Exercise materials:
------------------------------------------------

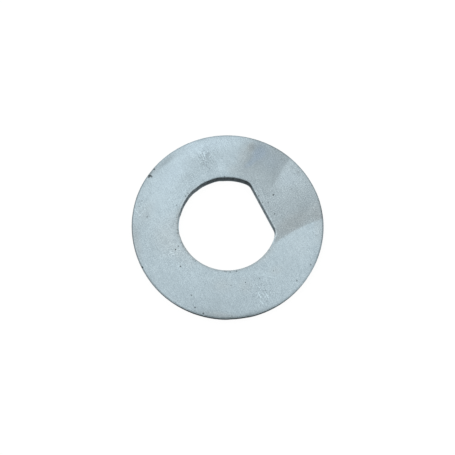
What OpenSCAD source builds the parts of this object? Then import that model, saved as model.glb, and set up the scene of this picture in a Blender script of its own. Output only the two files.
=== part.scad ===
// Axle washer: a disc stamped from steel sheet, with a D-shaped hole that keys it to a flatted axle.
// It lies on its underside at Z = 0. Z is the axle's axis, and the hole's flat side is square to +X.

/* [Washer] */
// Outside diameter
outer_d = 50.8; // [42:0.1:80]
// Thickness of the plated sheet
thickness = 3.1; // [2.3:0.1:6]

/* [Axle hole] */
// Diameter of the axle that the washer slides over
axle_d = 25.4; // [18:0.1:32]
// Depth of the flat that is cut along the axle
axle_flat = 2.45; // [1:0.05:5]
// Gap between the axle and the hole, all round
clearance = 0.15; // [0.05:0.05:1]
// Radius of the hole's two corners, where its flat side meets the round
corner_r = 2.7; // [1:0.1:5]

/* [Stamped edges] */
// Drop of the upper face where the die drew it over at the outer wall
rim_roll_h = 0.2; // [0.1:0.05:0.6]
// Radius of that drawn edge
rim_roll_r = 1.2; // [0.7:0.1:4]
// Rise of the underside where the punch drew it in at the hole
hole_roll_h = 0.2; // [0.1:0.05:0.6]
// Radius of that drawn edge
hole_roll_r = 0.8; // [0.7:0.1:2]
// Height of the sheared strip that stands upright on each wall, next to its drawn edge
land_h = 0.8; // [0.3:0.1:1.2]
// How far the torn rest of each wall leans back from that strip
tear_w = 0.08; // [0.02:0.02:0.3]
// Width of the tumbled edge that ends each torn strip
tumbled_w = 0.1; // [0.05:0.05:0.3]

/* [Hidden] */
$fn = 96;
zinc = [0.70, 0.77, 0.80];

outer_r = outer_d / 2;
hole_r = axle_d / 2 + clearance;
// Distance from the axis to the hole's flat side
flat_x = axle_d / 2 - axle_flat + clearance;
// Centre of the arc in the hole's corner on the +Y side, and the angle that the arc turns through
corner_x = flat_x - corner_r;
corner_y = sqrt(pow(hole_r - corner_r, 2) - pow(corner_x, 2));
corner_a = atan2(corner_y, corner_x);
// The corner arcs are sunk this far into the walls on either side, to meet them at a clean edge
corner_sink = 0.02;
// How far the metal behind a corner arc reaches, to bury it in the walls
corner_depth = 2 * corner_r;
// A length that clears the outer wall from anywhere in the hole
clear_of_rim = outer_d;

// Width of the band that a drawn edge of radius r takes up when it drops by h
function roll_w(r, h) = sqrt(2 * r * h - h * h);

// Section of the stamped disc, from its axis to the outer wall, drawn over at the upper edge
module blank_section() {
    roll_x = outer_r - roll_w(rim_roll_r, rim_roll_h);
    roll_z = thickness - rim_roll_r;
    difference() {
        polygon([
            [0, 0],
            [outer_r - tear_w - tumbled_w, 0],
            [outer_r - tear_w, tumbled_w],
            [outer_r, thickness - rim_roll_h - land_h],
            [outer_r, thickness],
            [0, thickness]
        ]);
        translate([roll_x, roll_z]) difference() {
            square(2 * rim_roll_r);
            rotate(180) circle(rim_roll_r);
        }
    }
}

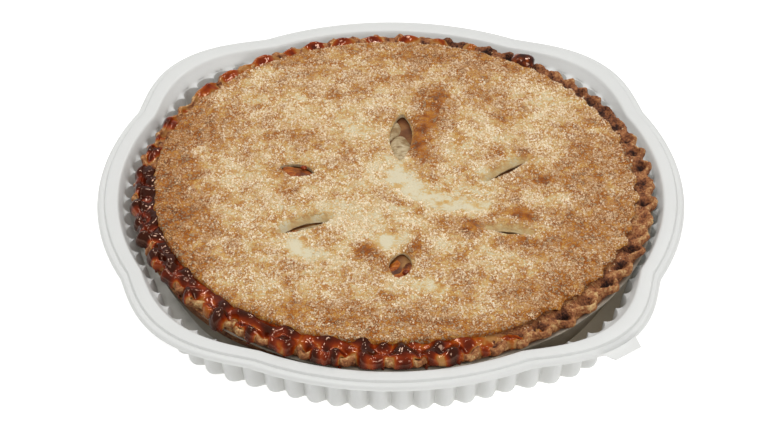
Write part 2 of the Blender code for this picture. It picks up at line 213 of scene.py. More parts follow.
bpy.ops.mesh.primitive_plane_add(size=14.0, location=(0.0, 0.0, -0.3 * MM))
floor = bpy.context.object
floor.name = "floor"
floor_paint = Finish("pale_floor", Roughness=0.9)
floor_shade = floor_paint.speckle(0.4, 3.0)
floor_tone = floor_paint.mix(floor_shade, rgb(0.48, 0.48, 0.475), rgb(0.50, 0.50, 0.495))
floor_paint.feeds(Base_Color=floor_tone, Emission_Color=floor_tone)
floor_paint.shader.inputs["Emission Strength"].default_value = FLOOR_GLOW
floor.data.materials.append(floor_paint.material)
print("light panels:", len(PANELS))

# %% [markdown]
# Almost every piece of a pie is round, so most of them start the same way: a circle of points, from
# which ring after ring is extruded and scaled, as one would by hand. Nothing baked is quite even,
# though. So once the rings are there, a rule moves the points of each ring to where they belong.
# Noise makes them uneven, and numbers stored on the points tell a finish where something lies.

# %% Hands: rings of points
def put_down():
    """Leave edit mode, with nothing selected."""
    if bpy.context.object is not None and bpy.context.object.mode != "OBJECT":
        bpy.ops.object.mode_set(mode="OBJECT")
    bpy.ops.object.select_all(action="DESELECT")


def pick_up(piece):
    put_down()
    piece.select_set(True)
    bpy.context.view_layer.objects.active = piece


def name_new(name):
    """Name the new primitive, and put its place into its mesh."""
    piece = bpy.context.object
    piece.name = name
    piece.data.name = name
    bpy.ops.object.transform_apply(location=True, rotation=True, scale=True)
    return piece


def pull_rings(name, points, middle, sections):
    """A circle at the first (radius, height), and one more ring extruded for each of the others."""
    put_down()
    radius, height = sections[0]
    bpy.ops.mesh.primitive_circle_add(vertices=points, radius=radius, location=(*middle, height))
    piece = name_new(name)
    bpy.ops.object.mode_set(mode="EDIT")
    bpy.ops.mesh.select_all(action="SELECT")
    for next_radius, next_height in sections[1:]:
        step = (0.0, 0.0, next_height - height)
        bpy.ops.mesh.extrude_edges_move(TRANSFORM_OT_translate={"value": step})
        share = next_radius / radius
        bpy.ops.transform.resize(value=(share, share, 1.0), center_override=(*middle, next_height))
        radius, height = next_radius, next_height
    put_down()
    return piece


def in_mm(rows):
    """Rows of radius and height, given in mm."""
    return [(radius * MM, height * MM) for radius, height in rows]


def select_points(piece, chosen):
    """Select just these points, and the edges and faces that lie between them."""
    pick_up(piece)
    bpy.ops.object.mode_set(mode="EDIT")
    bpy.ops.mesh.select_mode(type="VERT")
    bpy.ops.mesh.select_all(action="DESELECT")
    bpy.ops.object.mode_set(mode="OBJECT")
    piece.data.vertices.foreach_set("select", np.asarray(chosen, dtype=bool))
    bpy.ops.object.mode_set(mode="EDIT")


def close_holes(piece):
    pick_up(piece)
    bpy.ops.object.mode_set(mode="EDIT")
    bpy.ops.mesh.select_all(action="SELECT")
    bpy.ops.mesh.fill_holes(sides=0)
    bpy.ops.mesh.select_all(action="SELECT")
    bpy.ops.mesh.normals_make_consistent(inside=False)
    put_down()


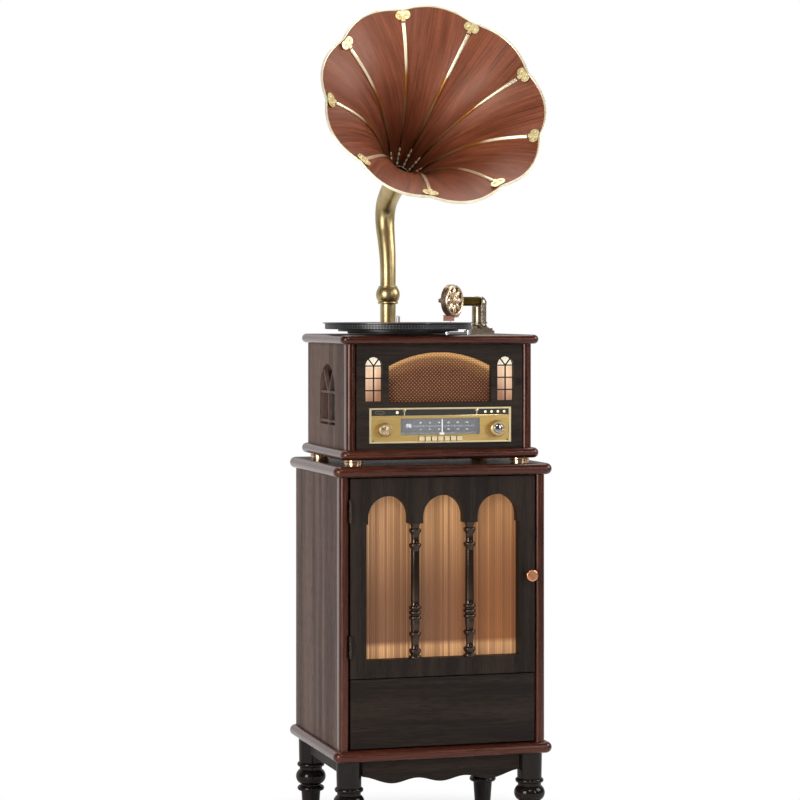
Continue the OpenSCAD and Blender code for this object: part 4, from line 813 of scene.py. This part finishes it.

------------------------------------------------

Task requirements:
Quote all of the entries exactly as they appear.

Solution:
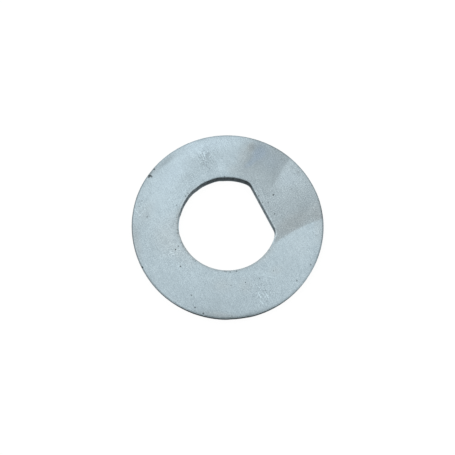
What OpenSCAD source builds the parts of this object? Then import that model, saved as model.glb, and set up the scene of this picture in a Blender script of its own. Output only the two files.
=== part.scad ===
// Axle washer: a disc stamped from steel sheet, with a D-shaped hole that keys it to a flatted axle.
// It lies on its underside at Z = 0. Z is the axle's axis, and the hole's flat side is square to +X.

/* [Washer] */
// Outside diameter
outer_d = 50.8; // [42:0.1:80]
// Thickness of the plated sheet
thickness = 3.1; // [2.3:0.1:6]

/* [Axle hole] */
// Diameter of the axle that the washer slides over
axle_d = 25.4; // [18:0.1:32]
// Depth of the flat that is cut along the axle
axle_flat = 2.45; // [1:0.05:5]
// Gap between the axle and the hole, all round
clearance = 0.15; // [0.05:0.05:1]
// Radius of the hole's two corners, where its flat side meets the round
corner_r = 2.7; // [1:0.1:5]

/* [Stamped edges] */
// Drop of the upper face where the die drew it over at the outer wall
rim_roll_h = 0.2; // [0.1:0.05:0.6]
// Radius of that drawn edge
rim_roll_r = 1.2; // [0.7:0.1:4]
// Rise of the underside where the punch drew it in at the hole
hole_roll_h = 0.2; // [0.1:0.05:0.6]
// Radius of that drawn edge
hole_roll_r = 0.8; // [0.7:0.1:2]
// Height of the sheared strip that stands upright on each wall, next to its drawn edge
land_h = 0.8; // [0.3:0.1:1.2]
// How far the torn rest of each wall leans back from that strip
tear_w = 0.08; // [0.02:0.02:0.3]
// Width of the tumbled edge that ends each torn strip
tumbled_w = 0.1; // [0.05:0.05:0.3]

/* [Hidden] */
$fn = 96;
zinc = [0.70, 0.77, 0.80];

outer_r = outer_d / 2;
hole_r = axle_d / 2 + clearance;
// Distance from the axis to the hole's flat side
flat_x = axle_d / 2 - axle_flat + clearance;
// Centre of the arc in the hole's corner on the +Y side, and the angle that the arc turns through
corner_x = flat_x - corner_r;
corner_y = sqrt(pow(hole_r - corner_r, 2) - pow(corner_x, 2));
corner_a = atan2(corner_y, corner_x);
// The corner arcs are sunk this far into the walls on either side, to meet them at a clean edge
corner_sink = 0.02;
// How far the metal behind a corner arc reaches, to bury it in the walls
corner_depth = 2 * corner_r;
// A length that clears the outer wall from anywhere in the hole
clear_of_rim = outer_d;

// Width of the band that a drawn edge of radius r takes up when it drops by h
function roll_w(r, h) = sqrt(2 * r * h - h * h);

// Section of the stamped disc, from its axis to the outer wall, drawn over at the upper edge
module blank_section() {
    roll_x = outer_r - roll_w(rim_roll_r, rim_roll_h);
    roll_z = thickness - rim_roll_r;
    difference() {
        polygon([
            [0, 0],
            [outer_r - tear_w - tumbled_w, 0],
            [outer_r - tear_w, tumbled_w],
            [outer_r, thickness - rim_roll_h - land_h],
            [outer_r, thickness],
            [0, thickness]
        ]);
        translate([roll_x, roll_z]) difference() {
            square(2 * rim_roll_r);
            rotate(180) circle(rim_roll_r);
        }
    }
}

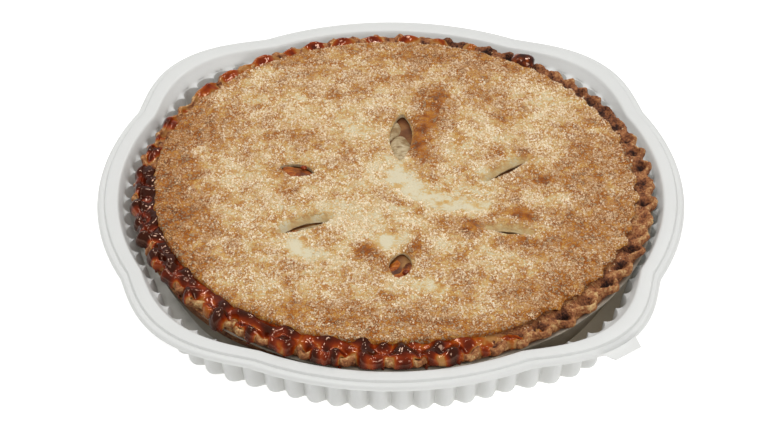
Write part 2 of the Blender code for this picture. It picks up at line 213 of scene.py. More parts follow.
bpy.ops.mesh.primitive_plane_add(size=14.0, location=(0.0, 0.0, -0.3 * MM))
floor = bpy.context.object
floor.name = "floor"
floor_paint = Finish("pale_floor", Roughness=0.9)
floor_shade = floor_paint.speckle(0.4, 3.0)
floor_tone = floor_paint.mix(floor_shade, rgb(0.48, 0.48, 0.475), rgb(0.50, 0.50, 0.495))
floor_paint.feeds(Base_Color=floor_tone, Emission_Color=floor_tone)
floor_paint.shader.inputs["Emission Strength"].default_value = FLOOR_GLOW
floor.data.materials.append(floor_paint.material)
print("light panels:", len(PANELS))

# %% [markdown]
# Almost every piece of a pie is round, so most of them start the same way: a circle of points, from
# which ring after ring is extruded and scaled, as one would by hand. Nothing baked is quite even,
# though. So once the rings are there, a rule moves the points of each ring to where they belong.
# Noise makes them uneven, and numbers stored on the points tell a finish where something lies.

# %% Hands: rings of points
def put_down():
    """Leave edit mode, with nothing selected."""
    if bpy.context.object is not None and bpy.context.object.mode != "OBJECT":
        bpy.ops.object.mode_set(mode="OBJECT")
    bpy.ops.object.select_all(action="DESELECT")


def pick_up(piece):
    put_down()
    piece.select_set(True)
    bpy.context.view_layer.objects.active = piece


def name_new(name):
    """Name the new primitive, and put its place into its mesh."""
    piece = bpy.context.object
    piece.name = name
    piece.data.name = name
    bpy.ops.object.transform_apply(location=True, rotation=True, scale=True)
    return piece


def pull_rings(name, points, middle, sections):
    """A circle at the first (radius, height), and one more ring extruded for each of the others."""
    put_down()
    radius, height = sections[0]
    bpy.ops.mesh.primitive_circle_add(vertices=points, radius=radius, location=(*middle, height))
    piece = name_new(name)
    bpy.ops.object.mode_set(mode="EDIT")
    bpy.ops.mesh.select_all(action="SELECT")
    for next_radius, next_height in sections[1:]:
        step = (0.0, 0.0, next_height - height)
        bpy.ops.mesh.extrude_edges_move(TRANSFORM_OT_translate={"value": step})
        share = next_radius / radius
        bpy.ops.transform.resize(value=(share, share, 1.0), center_override=(*middle, next_height))
        radius, height = next_radius, next_height
    put_down()
    return piece


def in_mm(rows):
    """Rows of radius and height, given in mm."""
    return [(radius * MM, height * MM) for radius, height in rows]


def select_points(piece, chosen):
    """Select just these points, and the edges and faces that lie between them."""
    pick_up(piece)
    bpy.ops.object.mode_set(mode="EDIT")
    bpy.ops.mesh.select_mode(type="VERT")
    bpy.ops.mesh.select_all(action="DESELECT")
    bpy.ops.object.mode_set(mode="OBJECT")
    piece.data.vertices.foreach_set("select", np.asarray(chosen, dtype=bool))
    bpy.ops.object.mode_set(mode="EDIT")


def close_holes(piece):
    pick_up(piece)
    bpy.ops.object.mode_set(mode="EDIT")
    bpy.ops.mesh.select_all(action="SELECT")
    bpy.ops.mesh.fill_holes(sides=0)
    bpy.ops.mesh.select_all(action="SELECT")
    bpy.ops.mesh.normals_make_consistent(inside=False)
    put_down()


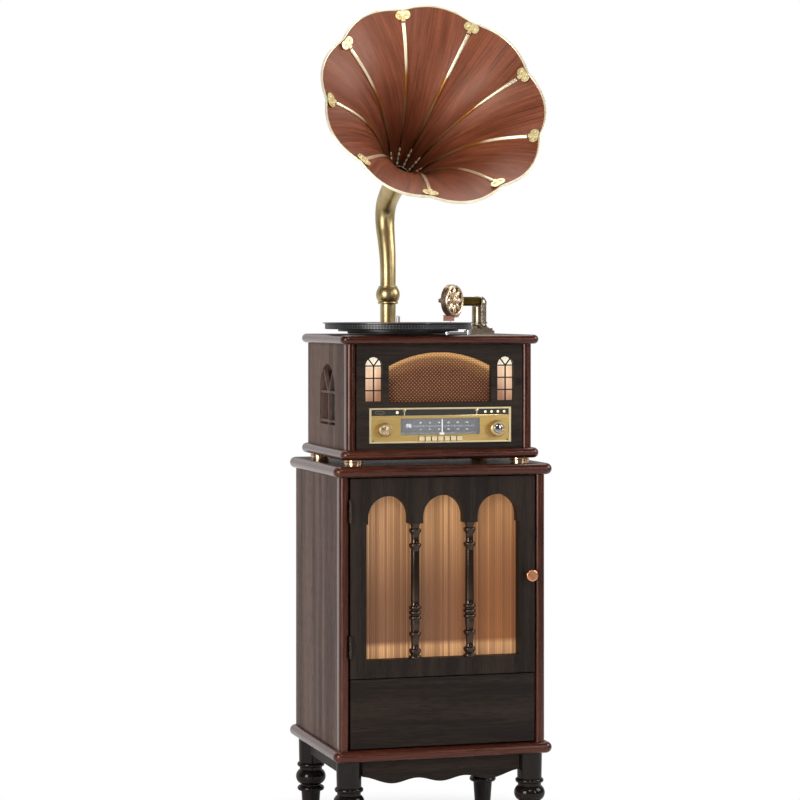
Continue the OpenSCAD and Blender code for this object: part 4, from line 813 of scene.py. This part finishes it.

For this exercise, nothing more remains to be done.